🤖 AI Summary
Existing methods for GUI element localization either rely heavily on large amounts of annotated data for fine-tuning, resulting in poor generalization, or suffer from insufficient reliability due to the absence of explicit spatial anchors. This work proposes Trifuse, a novel framework that, for the first time, integrates OCR-extracted text and icon-level semantics as complementary spatial anchors within an attention mechanism. It further introduces a Consensus-SinglePeak fusion strategy to achieve high-precision localization without requiring task-specific fine-tuning. Evaluated across four GUI benchmarks, Trifuse substantially outperforms current zero-shot localization approaches, significantly reducing dependence on costly labeled data while delivering consistent performance gains across diverse model backbones.
📝 Abstract
GUI grounding maps natural language instructions to the correct interface elements, serving as the perception foundation for GUI agents.
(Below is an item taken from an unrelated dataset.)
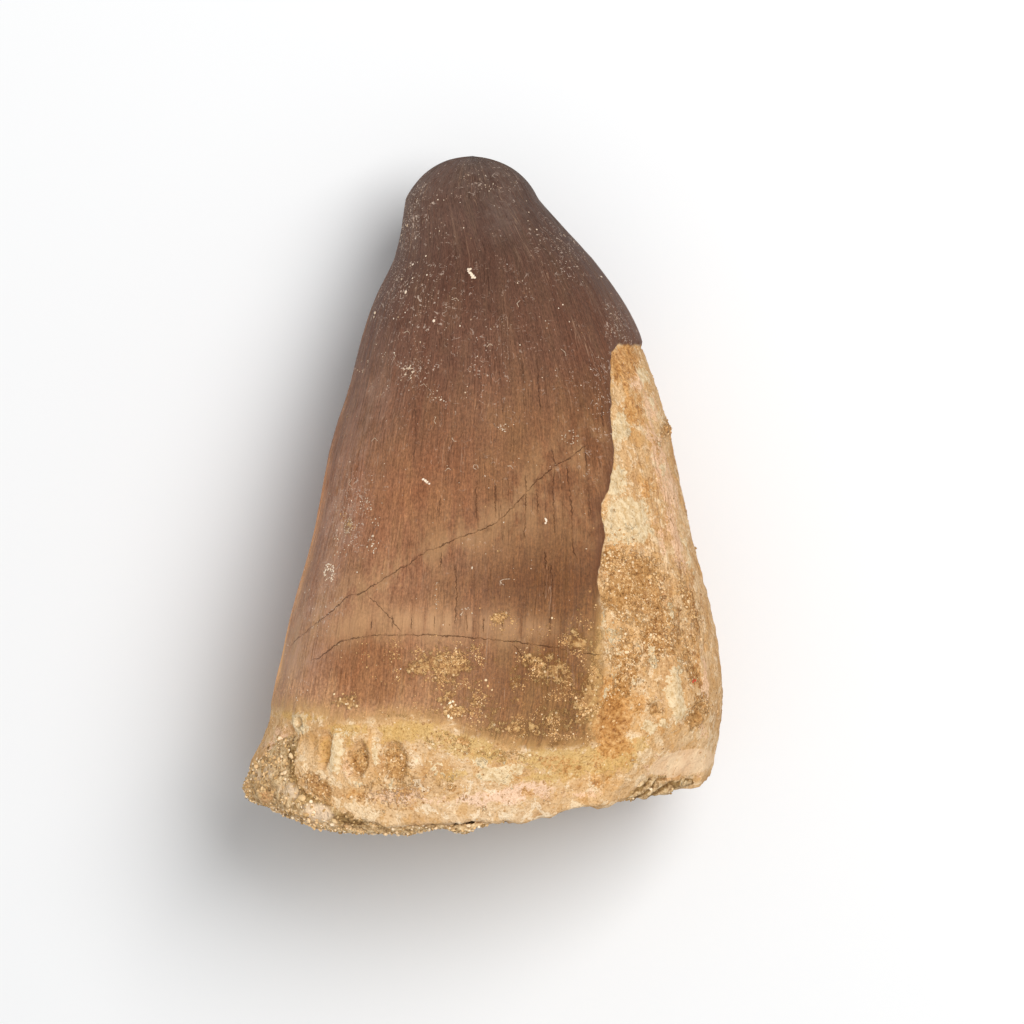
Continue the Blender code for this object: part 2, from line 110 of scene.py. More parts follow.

Existing approaches predominantly rely on fine-tuning multimodal large language models (MLLMs) using large-scale GUI datasets to predict target element coordinates, which is data-intensive and generalizes poorly to unseen interfaces. Recent attention-based alternatives exploit localization signals in MLLMs attention mechanisms without task-specific fine-tuning, but suffer from low reliability due to the lack of explicit and complementary spatial anchors in GUI images. To address this limitation, we propose Trifuse, an attention-based grounding framework that explicitly integrates complementary spatial anchors. Trifuse integrates attention, OCR-derived textual cues, and icon-level caption semantics via a Consensus-SinglePeak (CS) fusion strategy that enforces cross-modal agreement while retaining sharp localization peaks. Extensive evaluations on four grounding benchmarks demonstrate that Trifuse achieves strong performance without task-specific fine-tuning, substantially reducing the reliance on expensive annotated data. Moreover, ablation studies reveal that incorporating OCR and caption cues consistently improves attention-based grounding performance across different backbones, highlighting its effectiveness as a general framework for GUI grounding.